How Can a Simple Spreadsheet Make Supplier Research Easier?
A simple spreadsheet makes supplier research easier by consolidating scattered information into a clear comparison tool. Instead of reviewing emails, websites, notes, and screenshots separately, the owner can see every supplier in one organized place.
Useful spreadsheet columns include:
- Supplier name
- Website
- Country or city
- Contact person
- Product match
- MOQ
- Estimated price
- Lead time
- Certifications
- Response status
- Notes
- Risk level
- Owner review status
Scoring can also help. The VA can rate each supplier on a scale of 1 to 5 for product match, communication quality, and information completeness.
When Should You Move From Research to Contacting Suppliers?
You should move from research to supplier contact once the VA has identified enough relevant options that meet your basic requirements. For a small project, that may mean 10 to 15 possible suppliers. For a larger sourcing project, it may mean 25 or more before filtering begins.
The first contact should be simple and professional.

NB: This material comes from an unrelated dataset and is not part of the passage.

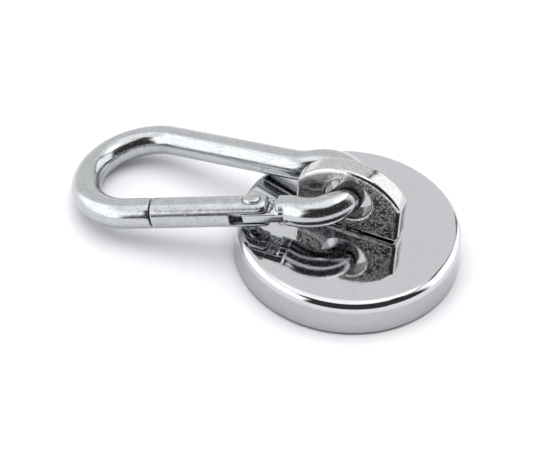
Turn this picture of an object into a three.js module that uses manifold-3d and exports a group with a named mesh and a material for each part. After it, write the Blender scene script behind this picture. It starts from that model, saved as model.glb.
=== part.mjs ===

The VA should ask for product availability, MOQ, estimated pricing, lead time, shipping options, certifications, catalog details, and sample availability.
After replies come in, the VA should update the spreadsheet and mark which suppliers gave complete, partial, or weak answers.
Conclusion
Delegating supplier research to a virtual assistant can save a small business owner many hours, but only when the work is prepared properly. The VA needs more than a general instruction to “find suppliers.” They need product details, supplier requirements, research sources, reporting rules, and a clear idea of what makes a supplier worth reviewing.
Good preparation turns supplier research into a structured process. It helps the VA build better lists, ask better questions, and organize details in a way the owner can actually use.
The business owner should still review supplier quality, approve important decisions, and protect the company from avoidable risk. When both sides understand their role, supplier research becomes faster, clearer, and far more useful.